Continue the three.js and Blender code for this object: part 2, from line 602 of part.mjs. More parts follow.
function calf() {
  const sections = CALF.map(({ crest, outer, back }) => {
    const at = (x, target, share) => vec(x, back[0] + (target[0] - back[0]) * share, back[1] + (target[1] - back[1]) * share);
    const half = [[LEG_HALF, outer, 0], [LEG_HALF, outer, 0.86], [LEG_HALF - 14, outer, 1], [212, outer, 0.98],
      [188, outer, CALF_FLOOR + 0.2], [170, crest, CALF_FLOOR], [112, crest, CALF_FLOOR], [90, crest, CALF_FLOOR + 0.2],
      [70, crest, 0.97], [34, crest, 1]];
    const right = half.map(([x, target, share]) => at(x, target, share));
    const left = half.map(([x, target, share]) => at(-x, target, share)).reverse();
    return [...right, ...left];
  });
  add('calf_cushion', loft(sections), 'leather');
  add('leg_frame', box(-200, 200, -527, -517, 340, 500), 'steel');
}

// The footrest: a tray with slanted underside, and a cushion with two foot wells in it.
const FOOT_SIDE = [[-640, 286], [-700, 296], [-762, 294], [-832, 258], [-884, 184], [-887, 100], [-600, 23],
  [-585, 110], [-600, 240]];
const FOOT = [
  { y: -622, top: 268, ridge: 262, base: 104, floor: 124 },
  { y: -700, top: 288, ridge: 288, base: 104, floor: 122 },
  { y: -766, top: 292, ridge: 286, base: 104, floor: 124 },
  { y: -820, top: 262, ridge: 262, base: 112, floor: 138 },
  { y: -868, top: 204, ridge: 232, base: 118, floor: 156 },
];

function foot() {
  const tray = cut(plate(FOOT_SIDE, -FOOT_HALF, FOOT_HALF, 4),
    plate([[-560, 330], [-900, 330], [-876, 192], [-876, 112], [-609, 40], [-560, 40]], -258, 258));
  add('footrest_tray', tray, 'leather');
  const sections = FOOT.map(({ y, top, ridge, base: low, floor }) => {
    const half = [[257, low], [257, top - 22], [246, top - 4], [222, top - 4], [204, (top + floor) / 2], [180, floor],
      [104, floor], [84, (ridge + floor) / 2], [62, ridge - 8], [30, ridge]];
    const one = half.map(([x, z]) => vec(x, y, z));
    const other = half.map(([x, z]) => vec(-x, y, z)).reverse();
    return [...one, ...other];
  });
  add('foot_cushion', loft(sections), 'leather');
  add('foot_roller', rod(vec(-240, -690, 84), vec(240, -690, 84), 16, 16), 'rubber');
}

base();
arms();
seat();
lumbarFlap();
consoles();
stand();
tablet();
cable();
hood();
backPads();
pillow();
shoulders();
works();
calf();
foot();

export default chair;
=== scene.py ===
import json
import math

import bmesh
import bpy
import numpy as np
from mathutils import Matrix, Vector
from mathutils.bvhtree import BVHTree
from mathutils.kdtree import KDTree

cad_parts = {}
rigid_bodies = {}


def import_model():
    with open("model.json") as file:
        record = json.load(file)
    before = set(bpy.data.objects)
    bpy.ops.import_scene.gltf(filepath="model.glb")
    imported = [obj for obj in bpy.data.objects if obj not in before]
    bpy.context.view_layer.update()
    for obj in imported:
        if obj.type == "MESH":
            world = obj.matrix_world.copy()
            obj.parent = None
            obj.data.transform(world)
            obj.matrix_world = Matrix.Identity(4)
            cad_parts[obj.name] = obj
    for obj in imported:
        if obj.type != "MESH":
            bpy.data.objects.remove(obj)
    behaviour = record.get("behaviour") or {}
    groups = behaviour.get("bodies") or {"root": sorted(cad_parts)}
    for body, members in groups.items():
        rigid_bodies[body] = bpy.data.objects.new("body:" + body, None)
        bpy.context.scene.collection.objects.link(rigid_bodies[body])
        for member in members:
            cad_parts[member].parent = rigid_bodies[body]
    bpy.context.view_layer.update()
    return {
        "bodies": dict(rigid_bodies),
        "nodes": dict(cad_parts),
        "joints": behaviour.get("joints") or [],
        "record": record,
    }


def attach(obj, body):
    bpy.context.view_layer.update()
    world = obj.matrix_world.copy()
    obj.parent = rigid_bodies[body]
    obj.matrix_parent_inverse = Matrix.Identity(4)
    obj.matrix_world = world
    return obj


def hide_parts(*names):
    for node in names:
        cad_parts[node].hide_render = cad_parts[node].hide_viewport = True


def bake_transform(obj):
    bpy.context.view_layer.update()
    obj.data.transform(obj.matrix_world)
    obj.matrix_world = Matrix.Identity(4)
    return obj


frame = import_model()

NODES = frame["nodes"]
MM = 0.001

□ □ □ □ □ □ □

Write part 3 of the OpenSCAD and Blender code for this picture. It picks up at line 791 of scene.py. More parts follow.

□ □ □ □ □ □ □

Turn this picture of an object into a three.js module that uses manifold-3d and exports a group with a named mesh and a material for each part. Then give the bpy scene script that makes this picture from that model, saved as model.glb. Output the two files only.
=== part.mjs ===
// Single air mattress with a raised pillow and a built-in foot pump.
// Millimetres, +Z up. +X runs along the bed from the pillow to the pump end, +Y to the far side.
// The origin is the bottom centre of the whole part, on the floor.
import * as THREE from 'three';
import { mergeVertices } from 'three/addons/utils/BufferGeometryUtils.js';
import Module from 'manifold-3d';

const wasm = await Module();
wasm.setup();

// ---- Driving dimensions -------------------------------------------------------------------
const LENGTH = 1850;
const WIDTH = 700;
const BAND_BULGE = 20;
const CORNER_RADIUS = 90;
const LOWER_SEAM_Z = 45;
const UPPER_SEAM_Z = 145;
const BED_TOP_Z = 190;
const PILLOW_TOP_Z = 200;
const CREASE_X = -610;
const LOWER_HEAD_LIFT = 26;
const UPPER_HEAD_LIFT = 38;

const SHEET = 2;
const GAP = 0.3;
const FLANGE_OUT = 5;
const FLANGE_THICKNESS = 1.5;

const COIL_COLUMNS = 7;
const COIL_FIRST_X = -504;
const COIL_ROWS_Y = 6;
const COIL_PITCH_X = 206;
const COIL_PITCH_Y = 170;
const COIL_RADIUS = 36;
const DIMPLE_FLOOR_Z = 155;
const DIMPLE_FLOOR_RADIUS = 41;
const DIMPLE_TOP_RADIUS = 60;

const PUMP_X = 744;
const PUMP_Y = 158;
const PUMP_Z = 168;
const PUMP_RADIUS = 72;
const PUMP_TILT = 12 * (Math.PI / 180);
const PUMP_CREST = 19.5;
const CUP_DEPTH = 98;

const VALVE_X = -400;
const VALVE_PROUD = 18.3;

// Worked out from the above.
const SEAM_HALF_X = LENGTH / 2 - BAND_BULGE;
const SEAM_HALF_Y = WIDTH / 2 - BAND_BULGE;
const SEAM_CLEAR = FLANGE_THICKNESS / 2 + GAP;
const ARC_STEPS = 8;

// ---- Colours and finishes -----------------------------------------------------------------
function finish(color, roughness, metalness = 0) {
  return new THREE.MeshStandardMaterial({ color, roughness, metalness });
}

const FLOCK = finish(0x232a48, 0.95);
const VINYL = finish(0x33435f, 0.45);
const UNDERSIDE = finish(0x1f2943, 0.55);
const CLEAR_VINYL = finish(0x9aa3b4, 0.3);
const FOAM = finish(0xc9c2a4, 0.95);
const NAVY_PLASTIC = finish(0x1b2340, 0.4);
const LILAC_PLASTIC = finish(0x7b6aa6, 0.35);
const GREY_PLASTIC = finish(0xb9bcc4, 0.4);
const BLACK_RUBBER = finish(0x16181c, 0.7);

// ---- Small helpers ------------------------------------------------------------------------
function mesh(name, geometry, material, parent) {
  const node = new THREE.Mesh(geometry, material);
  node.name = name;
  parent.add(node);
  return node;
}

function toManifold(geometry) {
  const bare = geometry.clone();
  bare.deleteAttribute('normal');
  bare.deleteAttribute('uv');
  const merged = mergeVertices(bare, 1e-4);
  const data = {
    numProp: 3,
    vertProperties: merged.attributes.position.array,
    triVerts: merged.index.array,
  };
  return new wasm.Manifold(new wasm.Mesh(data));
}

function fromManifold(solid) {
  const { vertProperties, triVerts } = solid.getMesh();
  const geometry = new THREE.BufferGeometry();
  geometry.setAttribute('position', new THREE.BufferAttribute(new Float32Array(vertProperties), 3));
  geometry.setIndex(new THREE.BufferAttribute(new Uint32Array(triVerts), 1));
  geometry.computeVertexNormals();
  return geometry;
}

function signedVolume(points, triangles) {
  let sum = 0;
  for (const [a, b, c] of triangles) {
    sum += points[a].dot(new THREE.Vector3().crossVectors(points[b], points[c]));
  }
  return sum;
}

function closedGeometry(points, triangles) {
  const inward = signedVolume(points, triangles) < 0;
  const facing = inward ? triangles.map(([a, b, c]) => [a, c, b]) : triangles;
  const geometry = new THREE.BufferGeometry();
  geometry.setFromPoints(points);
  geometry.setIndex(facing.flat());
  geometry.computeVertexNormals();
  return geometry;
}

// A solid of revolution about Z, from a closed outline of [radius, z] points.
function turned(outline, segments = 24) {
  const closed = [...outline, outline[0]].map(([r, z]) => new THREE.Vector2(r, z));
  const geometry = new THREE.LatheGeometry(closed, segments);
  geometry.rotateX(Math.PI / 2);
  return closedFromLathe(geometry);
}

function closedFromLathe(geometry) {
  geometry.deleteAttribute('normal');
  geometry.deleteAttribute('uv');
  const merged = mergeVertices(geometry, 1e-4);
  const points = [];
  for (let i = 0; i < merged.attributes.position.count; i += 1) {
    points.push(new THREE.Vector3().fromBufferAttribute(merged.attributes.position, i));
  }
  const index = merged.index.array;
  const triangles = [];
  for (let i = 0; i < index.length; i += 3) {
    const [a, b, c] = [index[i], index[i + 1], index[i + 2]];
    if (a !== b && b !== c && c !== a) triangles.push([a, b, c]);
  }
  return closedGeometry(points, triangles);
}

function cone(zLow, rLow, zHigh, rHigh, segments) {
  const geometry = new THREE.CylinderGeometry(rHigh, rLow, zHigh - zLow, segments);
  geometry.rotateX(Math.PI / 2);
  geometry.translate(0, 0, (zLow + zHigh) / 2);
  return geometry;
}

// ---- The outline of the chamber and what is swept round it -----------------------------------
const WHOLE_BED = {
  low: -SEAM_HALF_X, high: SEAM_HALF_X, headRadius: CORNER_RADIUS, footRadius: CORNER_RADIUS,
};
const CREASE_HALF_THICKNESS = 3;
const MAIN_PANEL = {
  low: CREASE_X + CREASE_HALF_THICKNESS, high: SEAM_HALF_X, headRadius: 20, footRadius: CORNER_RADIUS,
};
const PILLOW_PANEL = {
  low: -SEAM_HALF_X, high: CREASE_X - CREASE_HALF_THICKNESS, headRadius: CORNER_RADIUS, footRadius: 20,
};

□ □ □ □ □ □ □

▶ [Task to carry out]
This exercise asks for the lines from the line with "const one = half.map(([x, z])" to the line with "obj.parent = None", both lines included, set down exactly and with nothing else.

▶ [Worked solution]
    const one = half.map(([x, z]) => vec(x, y, z));
    const other = half.map(([x, z]) => vec(-x, y, z)).reverse();
    return [...one, ...other];
  });
  add('foot_cushion', loft(sections), 'leather');
  add('foot_roller', rod(vec(-240, -690, 84), vec(240, -690, 84), 16, 16), 'rubber');
}

base();
arms();
seat();
lumbarFlap();
consoles();
stand();
tablet();
cable();
hood();
backPads();
pillow();
shoulders();
works();
calf();
foot();

export default chair;
=== scene.py ===
import json
import math

import bmesh
import bpy
import numpy as np
from mathutils import Matrix, Vector
from mathutils.bvhtree import BVHTree
from mathutils.kdtree import KDTree

cad_parts = {}
rigid_bodies = {}


def import_model():
    with open("model.json") as file:
        record = json.load(file)
    before = set(bpy.data.objects)
    bpy.ops.import_scene.gltf(filepath="model.glb")
    imported = [obj for obj in bpy.data.objects if obj not in before]
    bpy.context.view_layer.update()
    for obj in imported:
        if obj.type == "MESH":
            world = obj.matrix_world.copy()
            obj.parent = None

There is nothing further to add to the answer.